Produce word for word the lines of the data below running from the one that has "ring = Part.Wire(Part.Circle(low_tip, spots[0]" to the one that has "cad_parts[member].parent = rigid_bodies[body]", inclusive, and no others.

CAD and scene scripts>
+--

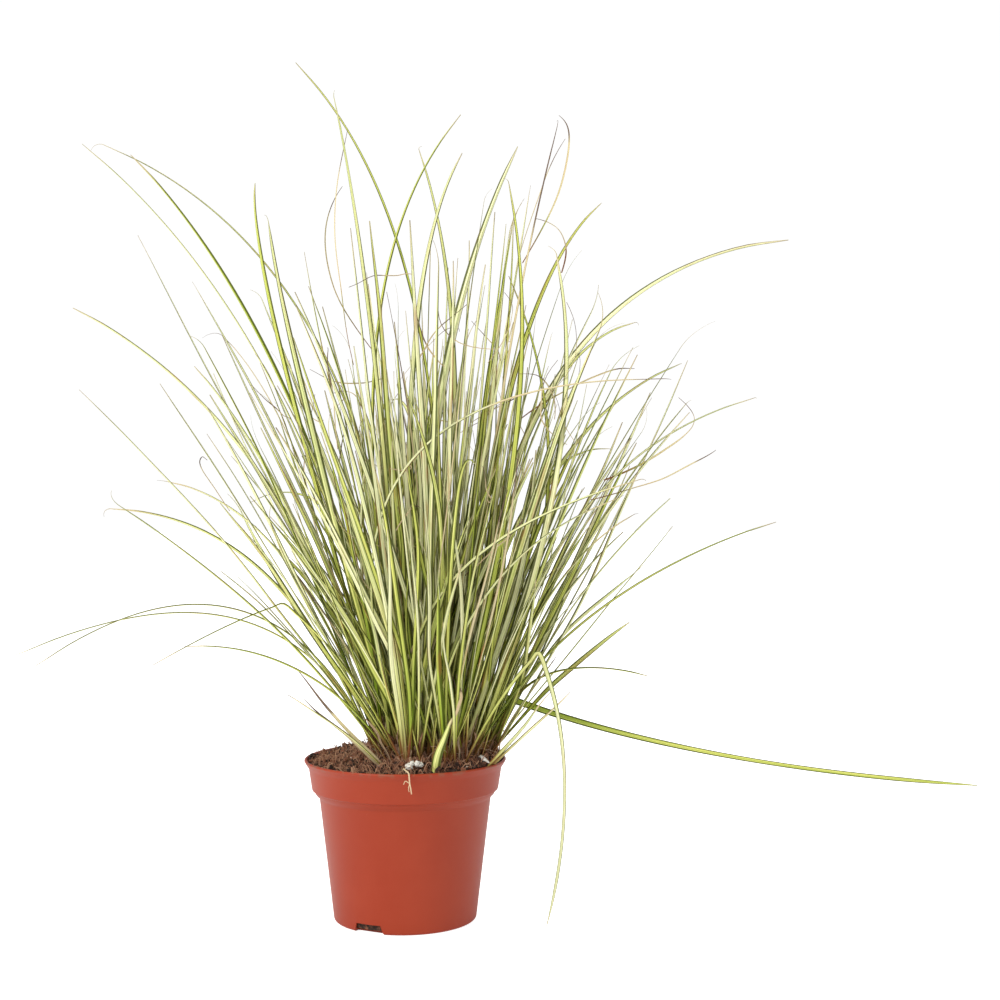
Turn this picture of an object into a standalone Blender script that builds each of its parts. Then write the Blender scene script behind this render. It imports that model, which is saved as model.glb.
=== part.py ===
"""A variegated grass clump growing in a round nursery pot.

Metres, +Z up, the front faces -Y. The origin is the centre of the pot's underside, which stands on
z = 0. Rows that place single leaves are in millimetres, because that is how they are read and moved.
"""

import math
from collections import namedtuple

import bmesh
import bpy
from mathutils import Vector, noise
from mathutils.bvhtree import BVHTree

MM = 0.001
GAP = 0.0003

# Pot: a 12 cm round nursery pot with a deep collar under its lip.
POT_HEIGHT = 0.0957
LIP_RADIUS = 0.0603
LIP_DEPTH = 0.0055
COLLAR_TOP_RADIUS = 0.0576
COLLAR_FOOT_RADIUS = 0.0558
COLLAR_DEPTH = 0.0185
STEP_DEPTH = 0.0045
BODY_TOP_RADIUS = 0.0512
BODY_FOOT_RADIUS = 0.0427
BASE_ROUND = 0.0018
WALL = 0.0013
FLOOR = 0.0016
POT_SIDES = 48

NOTCH_WIDTH = 0.019
NOTCH_HEIGHT = 0.0055
NOTCH_DEPTH = 0.0055
NOTCH_ANGLES = (-117, 63)
DRAIN_RADIUS = 0.0035
DRAIN_RING = 0.026
DRAIN_ANGLES = (-30, 60, 150, 240)

# Potting mix: it fills the pot to just under the lip and is heaped under the crown.
SOIL_EDGE = 0.0930
HEAP_RISE = 0.0070
HEAP_RADIUS = 0.055
CRUMB = 0.0011
CRUMB_SPACING = 0.011
SOIL_RINGS = 8
SOIL_SIDES = 40

# Crown: the disc of soil that the leaves rise from, off the pot's axis towards +X.
CROWN_X = 0.018

# Leaves: a folded section one unit wide: edge, groove, edge, keel.
SECTION = ((-0.5, 0.13), (0.0, 0.07), (0.5, 0.13), (0.0, -0.11))
LEAF_STEPS = 13
CREASED_STEPS = 10
BASE_WIDTH = 0.6
WIDEST_AT = 0.35
TIP_WIDTH = 0.16
LEAN_ROOM = 0.0004

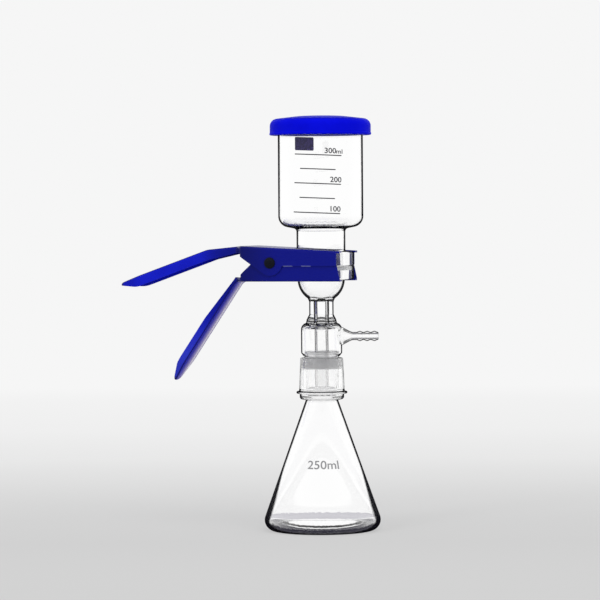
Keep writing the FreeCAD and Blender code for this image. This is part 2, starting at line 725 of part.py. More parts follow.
def make_torsion_spring():
    """Coil round the pin whose two legs push the handles apart.

    Each half turn is a half circle tilted by a quarter of the pitch, so the turns join smoothly."""
    lean = math.radians(GRIP_TILT_DEG)
    plate_under = upper_plate_top(SPRING_LEG_X) - SHEET / math.cos(lean)
    low_end = V(SPRING_LEG_X - PIVOT_X, 0, BASE_FLANGE_Z + WIRE_R - PIVOT_Z)
    high_end = V(SPRING_LEG_X - PIVOT_X, 0, plate_under - WIRE_R / math.cos(lean) - PIVOT_Z)
    turn_r = math.hypot(COIL_R, COIL_PITCH / 4)
    start_angle = math.atan2(low_end.z, low_end.x) + math.acos(COIL_R / low_end.Length)
    stop_angle = math.atan2(high_end.z, high_end.x) - math.acos(COIL_R / high_end.Length)
    y = -COIL_TURNS * COIL_PITCH / 2 - COIL_PITCH / 8
    angle = start_angle
    edges = []

    def swing(middle, spoke, tangent, turn):
        return middle + spoke * (turn_r * math.cos(turn)) + tangent * (turn_r * math.sin(turn))

    spots = [V(COIL_R * math.cos(angle), y, COIL_R * math.sin(angle))]
    turns = [math.pi] * (2 * COIL_TURNS) + [(stop_angle - start_angle) % (2 * math.pi)]
    for turn in turns:
        middle = V(0, y + COIL_PITCH / 4, 0)
        spoke = (spots[-1] - middle).normalize()
        tangent = V(-math.sin(angle), 0, math.cos(angle))
        halfway = swing(middle, spoke, tangent, turn / 2)
        end = swing(middle, spoke, tangent, turn)
        edges.append(Part.Arc(spots[-1], halfway, end).toShape())
        spots.append(end)
        leaving = tangent * math.cos(turn) - spoke * math.sin(turn)
        angle += math.pi
        y += COIL_PITCH / 2
    low_y = spots[0].y
    low_tip = V(low_end.x, low_y, low_end.z)
    leg_run = math.hypot(high_end.x - spots[-1].x, high_end.z - spots[-1].z)
    high_tip = spots[-1] + leaving * leg_run
    edges.insert(0, Part.LineSegment(low_tip, spots[0]).toShape())
    edges.append(Part.LineSegment(spots[-1], high_tip).toShape())
    path = Part.Wire(edges)
    ring = Part.Wire(Part.Circle(low_tip, spots[0] - low_tip, WIRE_R).toShape())
    spring = path.makePipeShell([ring], True, True)
    spring.translate(V(PIVOT_X, 0, PIVOT_Z))
    return spring


parts = {
    "flask": make_flask(),
    "glass_base": make_glass_base(),
    "frit_disc": make_frit_disc(),
    "funnel": make_funnel(),
    "lid": make_lid(),
    "clamp_upper": make_clamp_upper(),
    "clamp_lower": make_clamp_lower(),
    "pivot_pin": make_pivot_pin(),
    "torsion_spring": make_torsion_spring(),
}
for name, shape in parts.items():
    shape.Solids[0].exportStep("parts/%s.step" % name)
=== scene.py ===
import json
import math

import bmesh
import bpy
from mathutils import Matrix, Vector
from mathutils.bvhtree import BVHTree

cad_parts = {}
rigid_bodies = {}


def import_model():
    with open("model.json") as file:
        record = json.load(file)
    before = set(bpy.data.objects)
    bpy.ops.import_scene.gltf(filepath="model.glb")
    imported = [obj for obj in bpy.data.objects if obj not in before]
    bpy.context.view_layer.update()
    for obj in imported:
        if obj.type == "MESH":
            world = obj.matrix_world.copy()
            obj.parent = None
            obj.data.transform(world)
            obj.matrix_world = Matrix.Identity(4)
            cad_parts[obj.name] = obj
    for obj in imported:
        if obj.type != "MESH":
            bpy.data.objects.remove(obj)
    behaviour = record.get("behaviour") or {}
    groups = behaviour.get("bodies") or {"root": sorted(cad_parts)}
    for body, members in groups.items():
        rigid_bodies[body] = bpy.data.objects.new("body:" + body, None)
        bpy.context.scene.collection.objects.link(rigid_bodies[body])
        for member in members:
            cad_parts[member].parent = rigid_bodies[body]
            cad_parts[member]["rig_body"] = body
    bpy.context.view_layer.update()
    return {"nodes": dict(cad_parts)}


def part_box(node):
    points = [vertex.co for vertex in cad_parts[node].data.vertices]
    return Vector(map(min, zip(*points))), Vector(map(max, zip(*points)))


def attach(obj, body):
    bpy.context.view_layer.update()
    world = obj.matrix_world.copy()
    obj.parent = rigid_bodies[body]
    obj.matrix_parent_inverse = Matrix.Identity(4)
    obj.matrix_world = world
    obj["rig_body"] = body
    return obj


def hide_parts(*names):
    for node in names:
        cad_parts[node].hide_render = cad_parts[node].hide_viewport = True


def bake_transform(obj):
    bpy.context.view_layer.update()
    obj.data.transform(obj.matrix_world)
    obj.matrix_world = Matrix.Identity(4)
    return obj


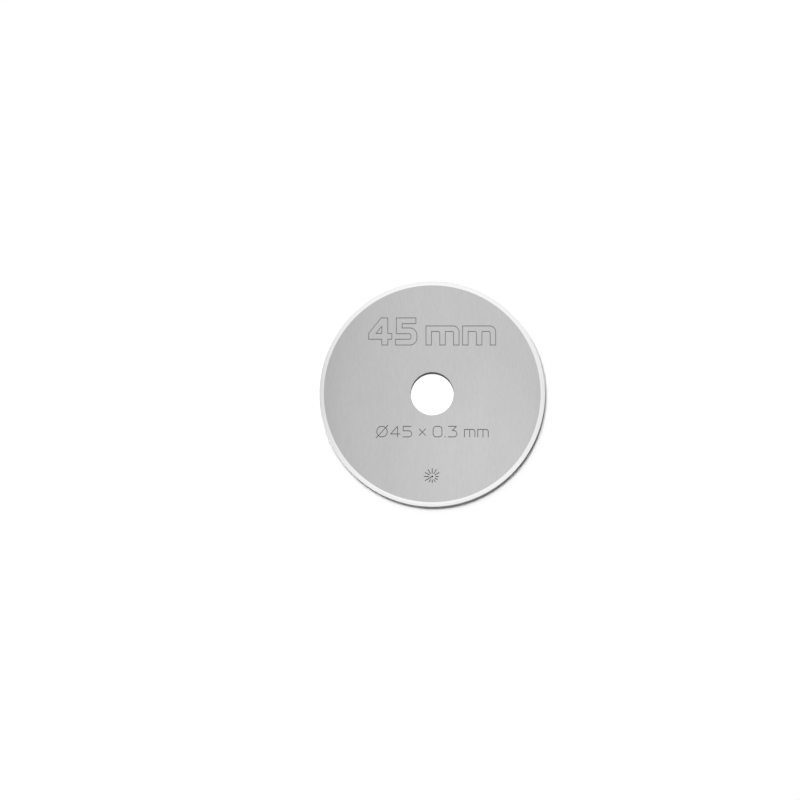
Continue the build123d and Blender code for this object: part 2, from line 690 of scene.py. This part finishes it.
def reflected_room(tree):
    """How bright the room is in each direction."""
    axes = axes_of(tree, add_node(tree, "ShaderNodeTexCoord").outputs["Generated"])
    dim_across = ramp(tree, axes["X"], DIM_ACROSS)
    from_middle = calculate(tree, "ABSOLUTE", axes["Y"])
    dim_up = change(tree, from_middle, 1.0, 0.0, 0.0, DIM_HEIGHT, "SMOOTHSTEP")
    undimmed = calculate(tree, "SUBTRACT", 1.0, calculate(tree, "MULTIPLY", dim_across, dim_up))
    overhead = calculate(tree, "MULTIPLY", ramp(tree, axes["Y"], ROOM_UP), undimmed)
    return change(tree, axes["Z"], HORIZON_LEVEL, overhead, *HORIZON_TOP, "SMOOTHSTEP")


def light_studio(outer_floor, bore_floor):
    """The floor's lamps, and a world that is white to look at, a room to steel, and dim to the floor."""
    add_lamps(outer_floor, OUTER_LAMPS)
    add_lamps(bore_floor, BORE_LAMPS)

    world = bpy.data.worlds.new("studio")
    world.use_nodes = True
    bpy.context.scene.world = world
    tree = world.node_tree
    ray = add_node(tree, "ShaderNodeLightPath").outputs
    seen = calculate(tree, "ADD", ray["Is Camera Ray"], ray["Is Transmission Ray"])
    level = change(tree, seen, AMBIENT_LEVEL, 1.0)
    strength = change(tree, ray["Is Glossy Ray"], level, reflected_room(tree))
    background = tree.nodes["Background"]
    background.inputs["Color"].default_value = (1.0, 1.0, 1.0, 1.0)
    tree.links.new(strength, background.inputs["Strength"])


# The camera's lens, its sensor and the nearest that it sees, in millimetres
LENS = 85.0
SENSOR = 36.0
NEAREST = 10.0


def add_camera():
    """A camera that looks straight down, with the blade where the photograph has it."""
    pixel = RIM_RADIUS * MILLIMETRE / RIM_PIXELS
    data = bpy.data.cameras.new("camera")
    data.lens = LENS
    data.sensor_width = SENSOR
    data.clip_start = NEAREST * MILLIMETRE
    camera = bpy.data.objects.new("camera", data)
    camera.location = (
        (PHOTO_CENTRE - BLADE_PIXEL[0]) * pixel,
        (BLADE_PIXEL[1] - PHOTO_CENTRE) * pixel,
        LENS / SENSOR * PHOTO_SIZE * pixel + THICKNESS / 2 * MILLIMETRE,
    )
    bpy.context.scene.collection.objects.link(camera)
    bpy.context.scene.camera = camera


make_blade()
light_studio(*make_floor())
add_camera()
bpy.context.scene.view_settings.view_transform = "Standard"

+--

ANSWER FOR THE TASK>
    ring = Part.Wire(Part.Circle(low_tip, spots[0] - low_tip, WIRE_R).toShape())
    spring = path.makePipeShell([ring], True, True)
    spring.translate(V(PIVOT_X, 0, PIVOT_Z))
    return spring


parts = {
    "flask": make_flask(),
    "glass_base": make_glass_base(),
    "frit_disc": make_frit_disc(),
    "funnel": make_funnel(),
    "lid": make_lid(),
    "clamp_upper": make_clamp_upper(),
    "clamp_lower": make_clamp_lower(),
    "pivot_pin": make_pivot_pin(),
    "torsion_spring": make_torsion_spring(),
}
for name, shape in parts.items():
    shape.Solids[0].exportStep("parts/%s.step" % name)
=== scene.py ===
import json
import math

import bmesh
import bpy
from mathutils import Matrix, Vector
from mathutils.bvhtree import BVHTree

cad_parts = {}
rigid_bodies = {}


def import_model():
    with open("model.json") as file:
        record = json.load(file)
    before = set(bpy.data.objects)
    bpy.ops.import_scene.gltf(filepath="model.glb")
    imported = [obj for obj in bpy.data.objects if obj not in before]
    bpy.context.view_layer.update()
    for obj in imported:
        if obj.type == "MESH":
            world = obj.matrix_world.copy()
            obj.parent = None
            obj.data.transform(world)
            obj.matrix_world = Matrix.Identity(4)
            cad_parts[obj.name] = obj
    for obj in imported:
        if obj.type != "MESH":
            bpy.data.objects.remove(obj)
    behaviour = record.get("behaviour") or {}
    groups = behaviour.get("bodies") or {"root": sorted(cad_parts)}
    for body, members in groups.items():
        rigid_bodies[body] = bpy.data.objects.new("body:" + body, None)
        bpy.context.scene.collection.objects.link(rigid_bodies[body])
        for member in members:
            cad_parts[member].parent = rigid_bodies[body]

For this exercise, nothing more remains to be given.